▶ [Given request]:
Your task is to print all of the data word for word.

▶ [Data excerpt]:
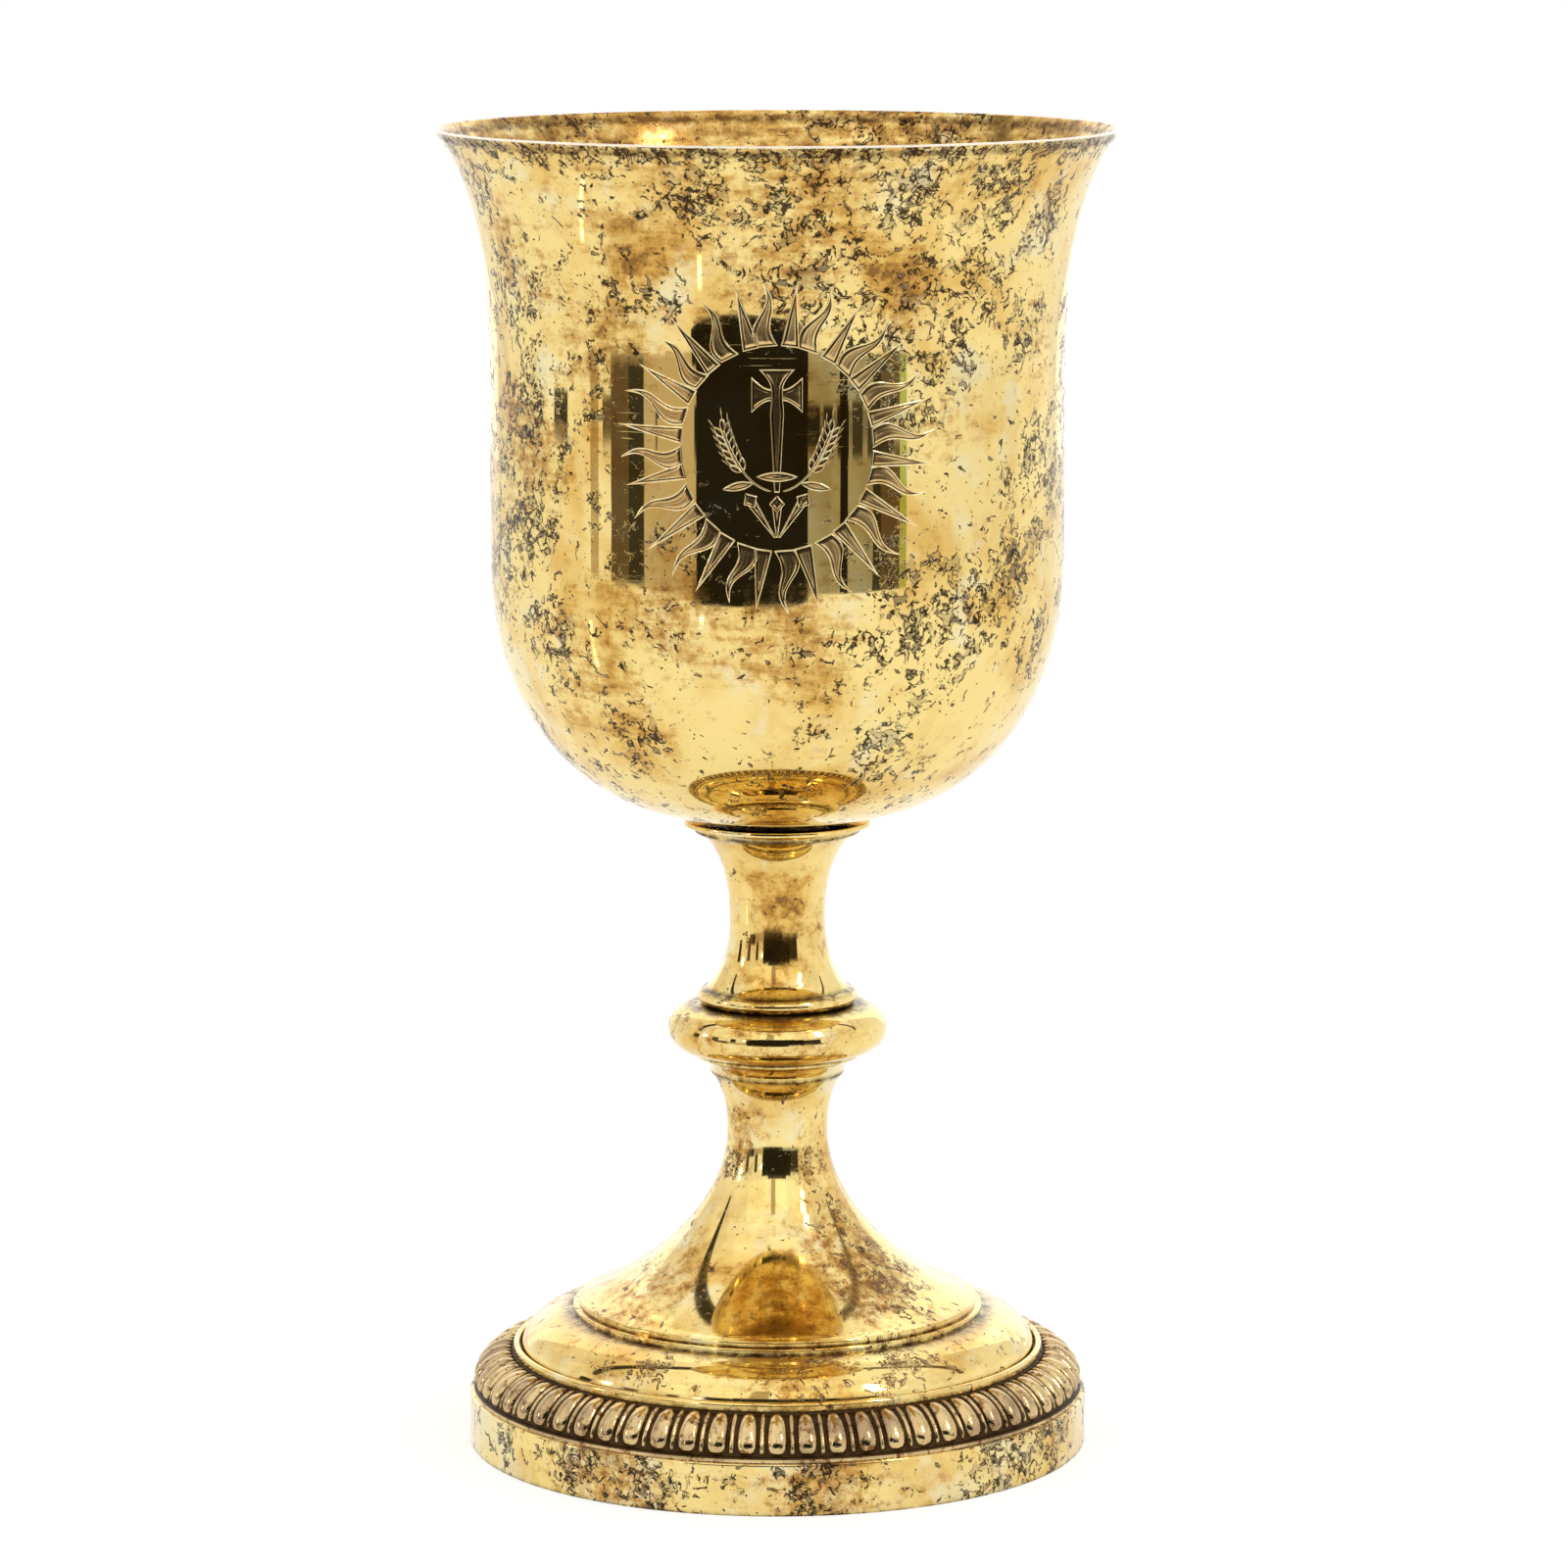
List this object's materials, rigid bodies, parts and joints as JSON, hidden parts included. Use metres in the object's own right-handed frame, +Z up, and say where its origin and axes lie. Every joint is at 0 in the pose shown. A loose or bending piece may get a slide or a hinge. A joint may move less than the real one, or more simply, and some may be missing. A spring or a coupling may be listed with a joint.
{
  "type": "communion chalice",
  "caption": "Footed cup with a flared bowl, a waisted stem with a flattened knop, and a round trumpet foot with a gadrooned border, held by a tie rod.",
  "frame": {"origin": "centre of the foot's resting face, on the floor", "axes": "+Z up along the chalice's own axis, from the foot to the lip; the engraved side of the bowl faces -Y"},
  "size_m": [0.1228, 0.1228, 0.24],
  "materials": {
    "gilt_bowl": "polished silver-gilt, stained and spotted",
    "gilt_stem": "polished silver-gilt, stained",
    "gilt_foot": "polished silver-gilt, spotted with tarnish",
    "gilt_band": "worn silver-gilt, spotted with tarnish",
    "gadroon": "cast and gilt, dark in the grooves",
    "silver": "dull silver, not gilt",
    "steel": "dull steel"
  },
  "bodies": {
    "chalice": {"bowl": "gilt_bowl", "bowl_boss": "silver", "tie_rod": "steel", "stem_top_flange": "gilt_stem", "upper_stem": "gilt_stem", "upper_stem_ring": "gilt_stem", "knop_upper_half": "gilt_stem", "knop_lower_half": "gilt_stem", "knop_core_tube": "silver", "lower_stem_collar": "gilt_stem", "foot_trumpet": "gilt_foot", "foot_tier": "gilt_foot", "foot_tier_wire": "gilt_foot", "gadroon_border": "gadroon", "foot_rim_band": "gilt_band", "foot_base_ring": "gilt_band", "foot_bridge_plate": "silver"},
    "washer": {"tie_washer": "steel"},
    "nut": {"tie_nut": "steel"}
  },
  "joints": [
    {"name": "washer_slide", "type": "slide", "parent": "chalice", "child": "washer", "axis": [0, 0, -1], "range_m": [0, 0.0051]},
    {"name": "nut_turn", "type": "hinge", "parent": "washer", "child": "nut", "pos_m": [0, 0, 0.0328], "axis": [0, 0, -1], "range_deg": [0, 1800]}
  ],
  "couplings": [
    {"joint": "washer_slide", "follows": "nut_turn", "m_per_rad": 0.00015915}
  ]
}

▶ [Answer]:
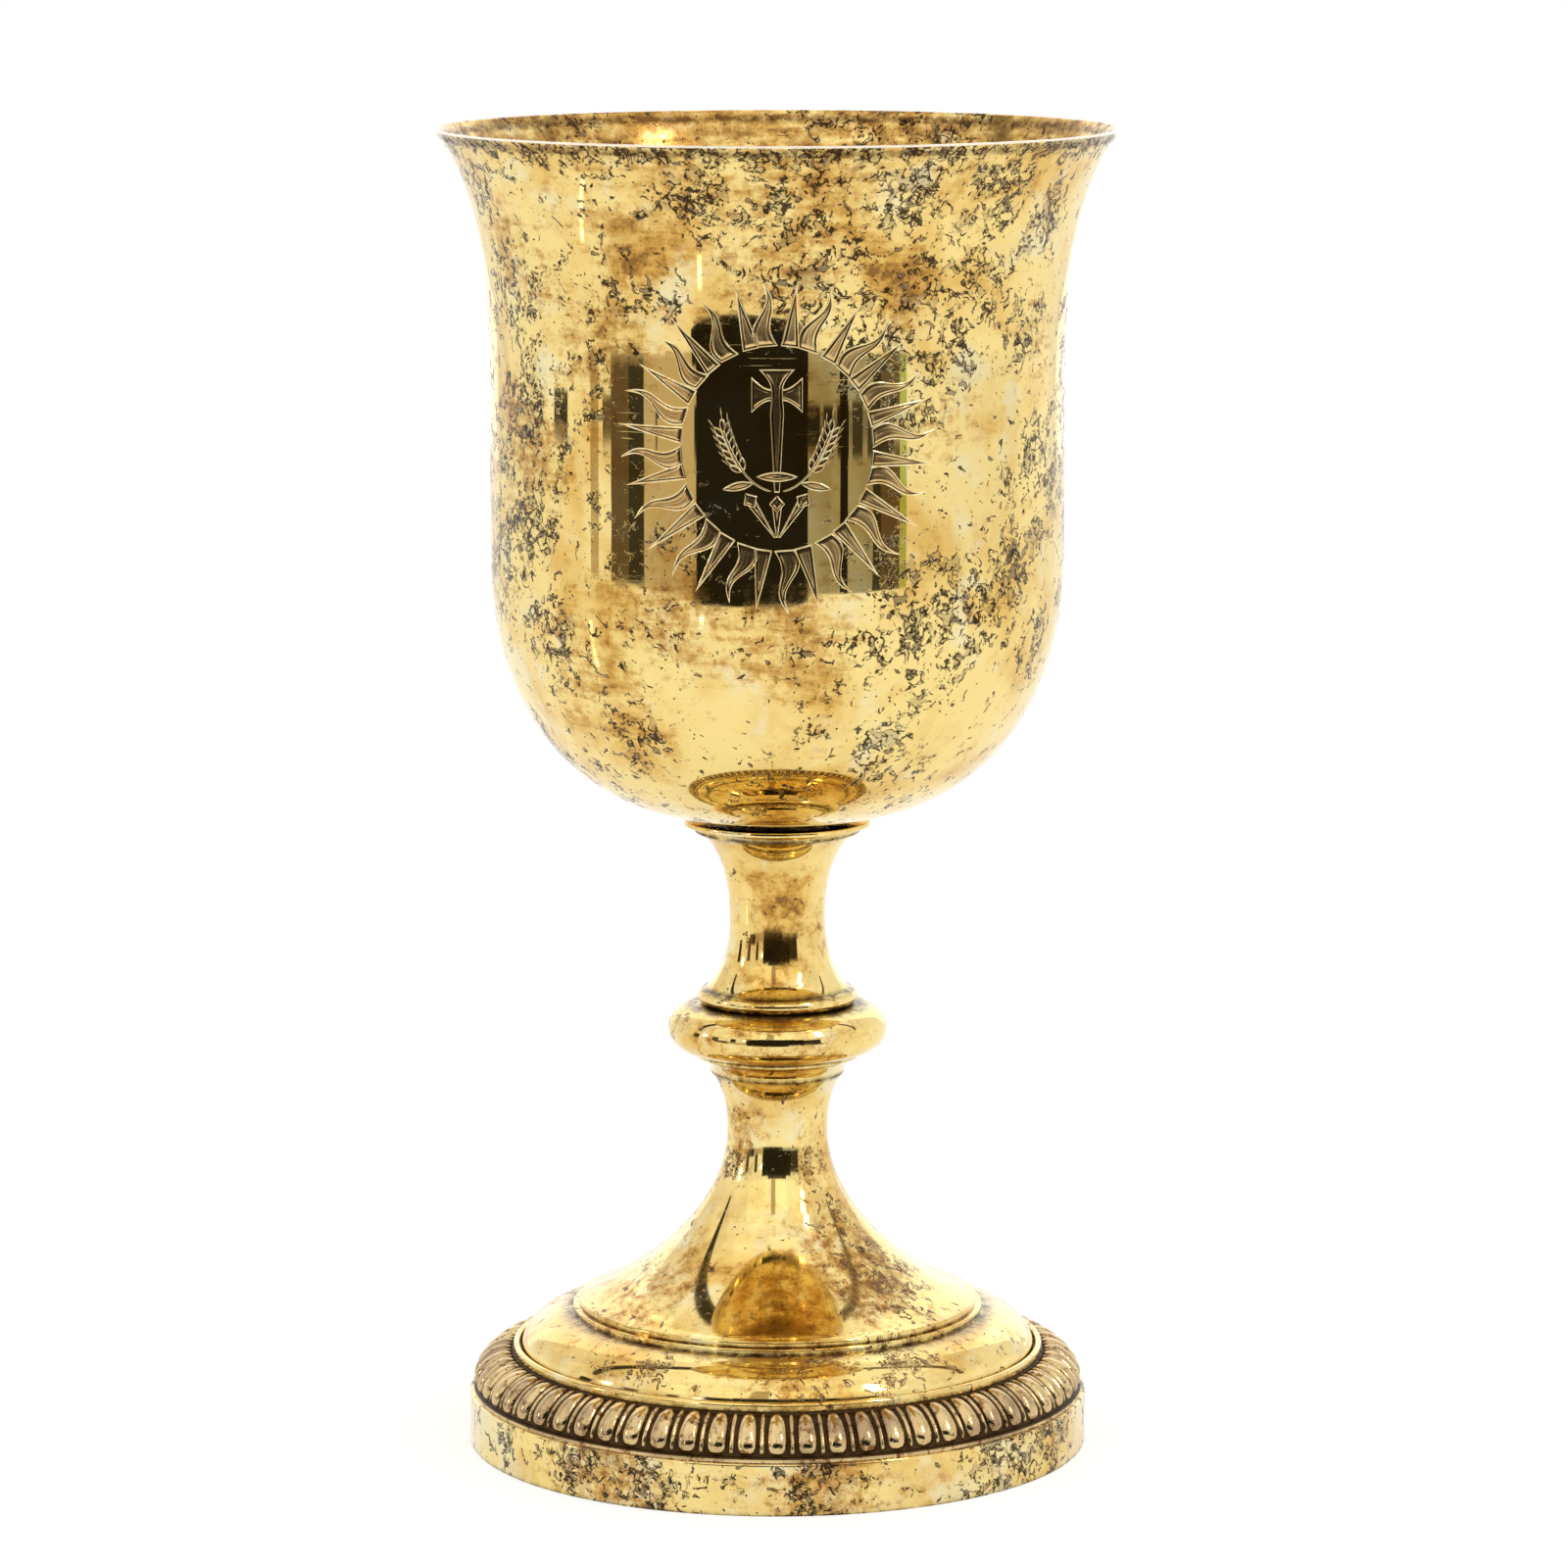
List this object's materials, rigid bodies, parts and joints as JSON, hidden parts included. Use metres in the object's own right-handed frame, +Z up, and say where its origin and axes lie. Every joint is at 0 in the pose shown. A loose or bending piece may get a slide or a hinge. A joint may move less than the real one, or more simply, and some may be missing. A spring or a coupling may be listed with a joint.
{
  "type": "communion chalice",
  "caption": "Footed cup with a flared bowl, a waisted stem with a flattened knop, and a round trumpet foot with a gadrooned border, held by a tie rod.",
  "frame": {"origin": "centre of the foot's resting face, on the floor", "axes": "+Z up along the chalice's own axis, from the foot to the lip; the engraved side of the bowl faces -Y"},
  "size_m": [0.1228, 0.1228, 0.24],
  "materials": {
    "gilt_bowl": "polished silver-gilt, stained and spotted",
    "gilt_stem": "polished silver-gilt, stained",
    "gilt_foot": "polished silver-gilt, spotted with tarnish",
    "gilt_band": "worn silver-gilt, spotted with tarnish",
    "gadroon": "cast and gilt, dark in the grooves",
    "silver": "dull silver, not gilt",
    "steel": "dull steel"
  },
  "bodies": {
    "chalice": {"bowl": "gilt_bowl", "bowl_boss": "silver", "tie_rod": "steel", "stem_top_flange": "gilt_stem", "upper_stem": "gilt_stem", "upper_stem_ring": "gilt_stem", "knop_upper_half": "gilt_stem", "knop_lower_half": "gilt_stem", "knop_core_tube": "silver", "lower_stem_collar": "gilt_stem", "foot_trumpet": "gilt_foot", "foot_tier": "gilt_foot", "foot_tier_wire": "gilt_foot", "gadroon_border": "gadroon", "foot_rim_band": "gilt_band", "foot_base_ring": "gilt_band", "foot_bridge_plate": "silver"},
    "washer": {"tie_washer": "steel"},
    "nut": {"tie_nut": "steel"}
  },
  "joints": [
    {"name": "washer_slide", "type": "slide", "parent": "chalice", "child": "washer", "axis": [0, 0, -1], "range_m": [0, 0.0051]},
    {"name": "nut_turn", "type": "hinge", "parent": "washer", "child": "nut", "pos_m": [0, 0, 0.0328], "axis": [0, 0, -1], "range_deg": [0, 1800]}
  ],
  "couplings": [
    {"joint": "washer_slide", "follows": "nut_turn", "m_per_rad": 0.00015915}
  ]
}